Wir haben uns im Bundestag schon häufiger mit einer vergleichbaren Fragestellung beschäftigt. Nach einer vom Plenum bestätigten Auslegung der Geschäftsordnung kann die antragstellende Fraktion der Überweisung eines Entschließungsantrages bei vereinbarten Debatten nicht gemäß § 88 Abs. 2 unserer Geschäftsordnung widersprechen. Daher stimmen wir nach ständiger Übung über Anträge auf Ausschussüberweisung zuerst ab.

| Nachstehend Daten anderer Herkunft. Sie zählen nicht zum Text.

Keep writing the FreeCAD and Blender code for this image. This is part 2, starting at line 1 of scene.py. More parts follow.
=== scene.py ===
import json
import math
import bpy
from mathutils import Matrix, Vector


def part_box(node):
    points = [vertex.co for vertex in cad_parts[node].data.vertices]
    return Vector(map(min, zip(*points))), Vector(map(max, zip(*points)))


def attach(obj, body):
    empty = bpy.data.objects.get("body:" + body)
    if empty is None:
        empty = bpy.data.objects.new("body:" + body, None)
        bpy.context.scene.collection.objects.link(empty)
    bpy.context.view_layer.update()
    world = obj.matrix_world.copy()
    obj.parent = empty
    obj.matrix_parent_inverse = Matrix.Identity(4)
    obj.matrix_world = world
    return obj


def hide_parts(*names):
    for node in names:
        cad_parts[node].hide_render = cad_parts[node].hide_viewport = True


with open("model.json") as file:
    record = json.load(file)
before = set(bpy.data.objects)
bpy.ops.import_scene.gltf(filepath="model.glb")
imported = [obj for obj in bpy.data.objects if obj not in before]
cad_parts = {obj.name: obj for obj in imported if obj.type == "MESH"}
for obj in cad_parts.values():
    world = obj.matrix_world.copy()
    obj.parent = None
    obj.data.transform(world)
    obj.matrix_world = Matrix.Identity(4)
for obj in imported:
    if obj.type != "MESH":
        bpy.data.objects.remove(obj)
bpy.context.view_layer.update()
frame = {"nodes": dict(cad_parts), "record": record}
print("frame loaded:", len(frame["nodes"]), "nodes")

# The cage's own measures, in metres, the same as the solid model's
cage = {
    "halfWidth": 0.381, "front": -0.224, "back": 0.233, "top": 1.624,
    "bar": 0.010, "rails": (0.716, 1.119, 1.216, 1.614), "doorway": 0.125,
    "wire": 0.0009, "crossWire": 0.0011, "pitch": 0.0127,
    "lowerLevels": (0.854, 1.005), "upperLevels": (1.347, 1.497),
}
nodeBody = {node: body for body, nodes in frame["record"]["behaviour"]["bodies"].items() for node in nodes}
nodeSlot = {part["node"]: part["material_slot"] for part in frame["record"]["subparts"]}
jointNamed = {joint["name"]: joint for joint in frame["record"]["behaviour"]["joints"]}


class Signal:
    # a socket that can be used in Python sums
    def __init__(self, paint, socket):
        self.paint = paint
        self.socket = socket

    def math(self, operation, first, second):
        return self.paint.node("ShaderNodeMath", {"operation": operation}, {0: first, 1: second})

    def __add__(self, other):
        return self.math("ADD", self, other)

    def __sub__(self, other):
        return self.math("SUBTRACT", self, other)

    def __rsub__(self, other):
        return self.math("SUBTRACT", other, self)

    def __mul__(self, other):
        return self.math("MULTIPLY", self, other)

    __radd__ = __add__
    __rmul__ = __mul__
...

(Hans-Christian Ströbele [BÜNDNIS 90/DIE GRÜNEN]: Es gibt doch überhaupt keinen Ausschuss! – Katrin Göring-Eckardt [BÜNDNIS 90/DIE GRÜNEN]: In welche Ausschüsse denn?)

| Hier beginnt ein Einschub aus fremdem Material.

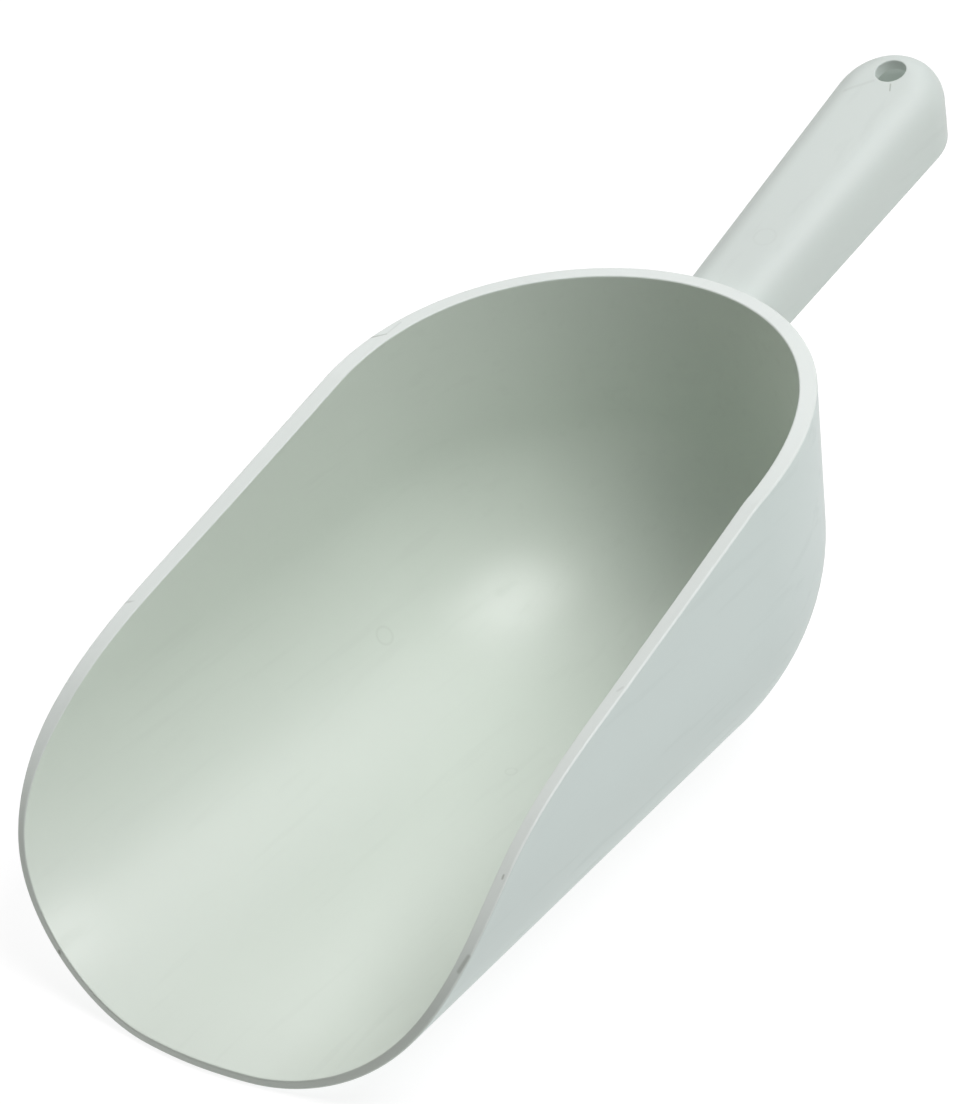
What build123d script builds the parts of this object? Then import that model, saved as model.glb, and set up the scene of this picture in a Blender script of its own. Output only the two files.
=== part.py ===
from build123d import *
import os
from math import atan2, cos, degrees, pi, radians, sin, tan

# One-piece moulded ice scoop, in millimetres. +Y runs from the pouring lip to
# the handle and +Z is up. The origin is on the flat bottom, under the shoulder,
# where the straight-sided trough meets the rounded back.

# Bowl: outer surface
BACK_HALF_WIDTH = 72.0        # at SHOULDER_Z, where the rounded back begins
LIP_HALF_WIDTH = 79.0         # at SHOULDER_Z, if the sides ran on to the lip
LIP_Y = -168.7                # front edge of the floor
BACK_Y = 82.7                 # rearmost point of the rounded back, at SHOULDER_Z
SHOULDER_Z = 99.0             # rim height where the rounded back begins
FLOOR_CORNER_R = 61.0         # floor-to-wall radius
WALL_DRAFT = 1.0              # degrees, the bowl is drawn upwards off its core

# Bowl: wall thickness
BACK_WALL = 5.0
LIP_WALL = 3.7

# Rim of the trough, as if its wall were unrolled flat: distance round the wall
# from the middle of the floor, and Y
UNROLLED_RIM = [
    (0.0, LIP_Y), (21.0, -166.9), (37.7, -163.6), (52.7, -160.0), (67.7, -155.7),
    (82.6, -149.6), (97.4, -138.7), (111.8, -121.3), (128.6, -70.1),
]
RIM_SLOPE = 0.222             # rise of the rim as it reaches the shoulder
BACK_RIM_Z = 104.4            # rim height at the middle of the rounded back
BACK_RIM_EASE = 2.7           # how soon the rim levels out behind the shoulder
RIM_BAND = 4.5                # depth of the rim land and of the lip's edge band
LIP_BAND_END_Y = -121.3       # where the lip's band meets the side walls' land

# Handle: an inverted channel, open underneath
HANDLE_SLOPE = 14.7           # degrees above horizontal
HANDLE_ROOT_Z = 100.1         # top face at BACK_Y
HANDLE_LENGTH = 110.0         # along the slope, from BACK_Y to the tip
ROOT_HALF_WIDTH = 14.1
TIP_R = 17.0                  # the tip is round in plan
ROOT_DEPTH = 17.3             # outer height of the side walls, measured upright
TIP_DEPTH = 22.0
TOP_EDGE_R = 10.2
HANDLE_TOP = 3.7              # thickness of the channel's top
HANDLE_SIDE = 3.2             # thickness of its side walls
HANDLE_DRAFT = 1.0
HOLE_R = 4.45
HOLE_TO_TIP = 14.2            # hole centre to tip, along the slope
TIP_SPLIT = 28.0              # length of the pierced tip, along the slope

# Construction
HEADROOM_Z = 135.0            # the bowl's blanks are taller than the rim
LIP_OVERRUN = 10.0            # the blanks run past the lip
RIM_STEPS = 30                # points along each curved stretch of the rim
REACH = 14.0                  # how far the cutting ribbon stands out on each side of the wall
OVERRUN_X = 8.0               # how far that ribbon passes the mirror plane at the lip
OVERRUN_TURN = 6.0            # the same at the back, in degrees round the bowl
ROOT_OVERLAP = 30.0           # how far the handle's blank runs into the bowl
HANDLE_BASE_Z = 60.0          # the handle's blank starts below its underside
HANDLE_HEADROOM_Z = 150.0     # and ends above its top
BORE_LENGTH = 15.0            # length of the cutter for the hole
NEAR = 1.0                    # edges closer than this to the blank's open end aren't rounded


def half_width(y):
    """Outer half width at SHOULDER_Z of the straight-sided stretch."""
    return BACK_HALF_WIDTH + (LIP_HALF_WIDTH - BACK_HALF_WIDTH) * min(y, 0) / LIP_Y


def flat_half_width(width):
    """Half width of the flat bottom of a section that is this half wide at SHOULDER_Z."""
    draft = radians(WALL_DRAFT)
    tangent_z = FLOOR_CORNER_R * (1 - sin(draft))
    return width - FLOOR_CORNER_R * cos(draft) - (SHOULDER_Z - tangent_z) * tan(draft)


def wall_length(width):
    """Distance round such a section from the middle of the floor up to SHOULDER_Z."""
    draft = radians(WALL_DRAFT)
    upright = (SHOULDER_Z - FLOOR_CORNER_R * (1 - sin(draft))) / cos(draft)
    return flat_half_width(width) + FLOOR_CORNER_R * (pi / 2 - draft) + upright


def wall_point(width, run):
    """Point and outward normal in X and Z, this far round a section from the floor's middle."""
    draft = radians(WALL_DRAFT)
    flat = flat_half_width(width)
    if run <= flat:
        return Vector(run, 0, 0), Vector(0, 0, -1)
    angle = min((run - flat) / FLOOR_CORNER_R, pi / 2 - draft)
    normal = Vector(sin(angle), 0, -cos(angle))
    corner = Vector(flat, 0, FLOOR_CORNER_R) + normal * FLOOR_CORNER_R
    upright = run - flat - FLOOR_CORNER_R * angle
    return corner + Vector(sin(draft), 0, cos(draft)) * upright, normal


def half_section(width, inset):
    """Right half of the bowl's section, inset from the outer surface, in X and Z."""
    draft = radians(WALL_DRAFT)
    radius = FLOOR_CORNER_R - inset
    flat = flat_half_width(width)
    tangent = (flat + radius * cos(draft), FLOOR_CORNER_R - radius * sin(draft))
    middle = (flat + radius * sin(pi / 4), FLOOR_CORNER_R - radius * cos(pi / 4))
    top = (tangent[0] + (HEADROOM_Z - tangent[1]) * tan(draft), HEADROOM_Z)
    outline = [
        Line((0, inset), (flat, inset)),
        ThreePointArc((flat, inset), middle, tangent),
        Line(tangent, top),
        Line(top, (0, HEADROOM_Z)),
        Line((0, HEADROOM_Z), (0, inset)),
    ]
    return make_face(outline)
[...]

Dazu hat die Kollegin Haßelmann das Wort zur Geschäftsordnung erbeten. – Frau Kollegin Haßelmann.

Britta Haßelmann (BÜNDNIS 90/DIE GRÜNEN):

Vielen Dank, Frau Präsidentin. – Wir möchten uns in der Tat gemäß § 29 der Geschäftsordnung gegen das vorgeschlagene Verfahren aussprechen. Zu Recht kam ja aus meiner Fraktion gerade schon der Zwischenruf: „In welche Ausschüsse denn?“

(Beifall beim BÜNDNIS 90/DIE GRÜNEN sowie bei Abgeordneten der LINKEN)

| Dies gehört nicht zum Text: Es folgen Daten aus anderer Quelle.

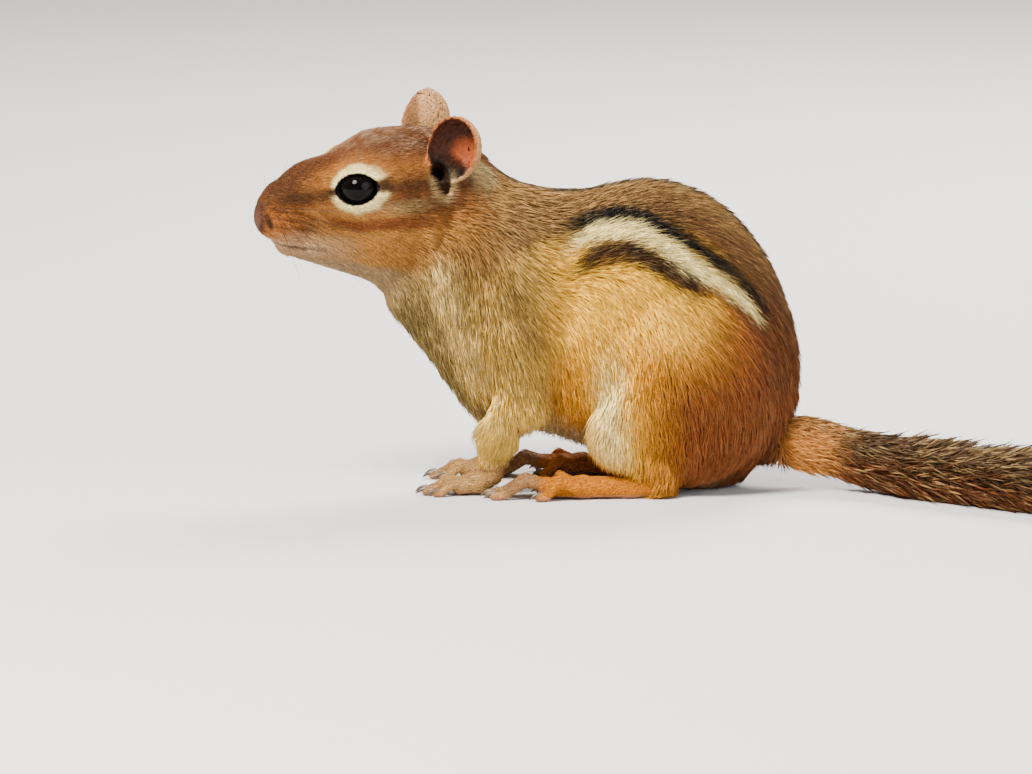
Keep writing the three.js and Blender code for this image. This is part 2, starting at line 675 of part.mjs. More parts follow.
for (const s of bothSides) {
  const side = sideName(s);
  place(`eye_${side}`, eyeball(s, 0, 14), "eye");
  place(`ear_${side}`, ear(s), "ear");
  const shankGrown = region("shank", s, GAP);
  const body = SURFACE_ERROR.body;
  const part = (name, ...cuts) => trimmed(trunk.intersect(region(name, s)), ...cuts);
  place(`thigh_${side}`, part("thigh", shankGrown, sole(s, GAP)), "thigh", body);
  place(`shank_${side}`, part("shank", sole(s, GAP)), "thigh", body);
  place(`upper_arm_${side}`, part("upper_arm"), "coat", body);
  place(`forearm_${side}`, trimmed(forearmTube(s), trunkGrown), "coat");
  const foot = joined([sole(s), ...hindToes(s).map((t) => toe(t))]);
  place(`hind_foot_${side}`, foot, "hind_foot");
  const hand = joined([palm(s), ...foreToes(s).map((t) => toe(t))]);
  place(`fore_paw_${side}`, trimmed(hand, forearmTube(s, GAP)), "paw");
  const clawOn = (t) => trimmed(claw(t), toe(t, GAP));
  hindToes(s).forEach((t, i) => place(`hind_claw_${side}_${i + 1}`, clawOn(t), "claw"));
  foreToes(s).forEach((t, i) => place(`fore_claw_${side}_${i + 1}`, clawOn(t), "claw"));
}
place("tail_root", trimmed(tailStretch(0, TAIL_SPLIT, TAIL_ROOT_RADII), trunkGrown), "tail");
place("tail_brush", trimmed(tailBrush(), trunkGrown, tailRootGrown), "tail");

// The origin is on the ground below the middle of the model
chipmunk.updateMatrixWorld(true);
const reach = new THREE.Box3().setFromObject(chipmunk);
const middle = reach.getCenter(new THREE.Vector3());
chipmunk.position.set(-middle.x, -middle.y, -reach.min.z);

export default chipmunk;
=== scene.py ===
"""A life-size eastern chipmunk for a museum shelf: one skin under a coat of tufts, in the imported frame."""
import json
import math

import bpy
import numpy as np
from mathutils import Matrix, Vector

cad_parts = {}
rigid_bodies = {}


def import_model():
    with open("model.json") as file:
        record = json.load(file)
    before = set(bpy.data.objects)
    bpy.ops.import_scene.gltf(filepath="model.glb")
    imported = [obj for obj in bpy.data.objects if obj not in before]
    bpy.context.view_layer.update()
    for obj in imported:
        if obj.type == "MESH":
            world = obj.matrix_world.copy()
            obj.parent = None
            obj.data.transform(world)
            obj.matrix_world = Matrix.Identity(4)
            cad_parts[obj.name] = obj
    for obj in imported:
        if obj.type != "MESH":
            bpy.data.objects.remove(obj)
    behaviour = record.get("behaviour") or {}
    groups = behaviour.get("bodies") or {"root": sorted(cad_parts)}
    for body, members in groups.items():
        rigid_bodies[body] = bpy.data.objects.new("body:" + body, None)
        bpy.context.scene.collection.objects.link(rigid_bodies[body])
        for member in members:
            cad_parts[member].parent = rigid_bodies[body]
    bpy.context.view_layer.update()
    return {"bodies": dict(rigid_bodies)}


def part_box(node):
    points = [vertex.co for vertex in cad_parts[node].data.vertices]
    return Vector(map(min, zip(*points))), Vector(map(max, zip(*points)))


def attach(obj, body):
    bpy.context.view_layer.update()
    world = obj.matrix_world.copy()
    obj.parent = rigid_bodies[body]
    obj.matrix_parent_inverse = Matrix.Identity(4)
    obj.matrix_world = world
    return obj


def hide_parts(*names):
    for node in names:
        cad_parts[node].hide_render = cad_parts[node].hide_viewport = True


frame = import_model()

SIDES = {"left": -1, "right": 1}
CELL = 0.46
SHARE_OF_TUFTS = 1.0
SKIN_TRIANGLES = 150_000

# Sizes in millimetres, as in the solids. The nose points along -X, the left side faces -Y.
GAP = 0.3
HEAD_CENTRE = np.array([-42.0, 0.0, 62.0])
HEAD_YAW = math.radians(13)
HEAD_ROLL = math.radians(9)
EYE_CENTRE = np.array([-16.2, 7.6, 5.5])
EYE_RADIUS = 4.5
LID_RADIUS = EYE_RADIUS + GAP + 0.7
RIGHT_PAW_BACK = 1.5
TOE_THIN = 0.12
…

Meine Damen und Herren, es ist völlig klar: Der Bundestag hat sich bis zum heutigen Tag keinen Ausschuss gegeben. Bis kurz vor der Sitzung waren CDU/CSU und SPD ja noch nicht einmal einig, an welchen Ausschuss – in Klammern: den es gar nicht gibt – das Ganze überwiesen werden soll.

(Günter Krings [CDU/CSU]: Ja, eben! Das ist doch konsequent!)

Auf der einen Seite war auf der Arbeitsebene zu hören: an den Innenausschuss. Auch der, meine Damen und Herren, ist noch nicht eingerichtet. Auf der anderen Seite war zu hören: an den Hauptausschuss. Auch den gibt es noch nicht.

Aber jetzt.

5 Kommentare:

Anonym hat gesagt…




Wie wäre es wenn man dem Hauptausschuss den wunderbaren Namen „Wohlfahrtsausschuss“ geben würde. Hört sich das nicht gigantisch an? Was keiner der Abgeordneten weiß: Es gibt sogar ein historisches Vorbild. Zitat aus Wikipedia: „Nachdem die weniger radikalen Girondisten Mitte 1793 beseitigt worden waren, gelang es den Führern der Jakobiner (Robespierre, Danton [der sich bereits unter den ersten Mitgliedern des Ausschusses befunden hatte und an dessen Stelle Robespierre am 27. Juli 1793 eingetreten war] und Louis Antoine de Saint-Just), den Ausschuss unter ihre Kontrolle zu bringen. Sie bauten den Wohlfahrtsausschuss bis Ende 1793 zur zentralen Schaltstelle der Macht um. Am 10. Oktober erhielt das Gremium unbeschränkte Vollmachten zugebilligt. Vor allem unter dem Einfluss Robespierres wurde der Wohlfahrtsausschuss, ausgestattet mit diktatorischen Vollmachten, zum Organ der jakobinischen Schreckensherrschaft. Die Terrormaßnahmen durch den Wohlfahrtsausschuss und das Revolutionstribunal führten letztlich zu Sturz und Hinrichtung Robespierres und seiner Anhänger am 27. / 28. Juli 1794 (9. Thermidor II).“
Gut, mir gefällt besonders das Ende Robespierres. Aber „Wohlfahrtsausschuss“– wem als kleiner schmutziger Nichtskönner, Sozialwirt oder Popbauftragten dieser Name nicht auf der Zunge zergeht.

Geier hat gesagt…

Man hätte das Ding ja auch »Zentralkomitee« nennen können. Aber ich habe den Verdacht, daran hättet Ihr auch wieder was zu meckern gehabt. Stimmts?

Anonym hat gesagt…

@ Geier: Oder "Kongregation für die Glaubenslehre" - was bin ich heute wieder für ein Schelm.

Friederich hat gesagt…

Ich werfe mal »Präsidium des Obersten Sowjets« und »Provisorischer Rat der Volkskomissare« in die Runde.

Anonym hat gesagt…

weil die Verfassung ihn nicht vorsieht

wir haben eine Verfassung?toll! wußte ich noch garnicht.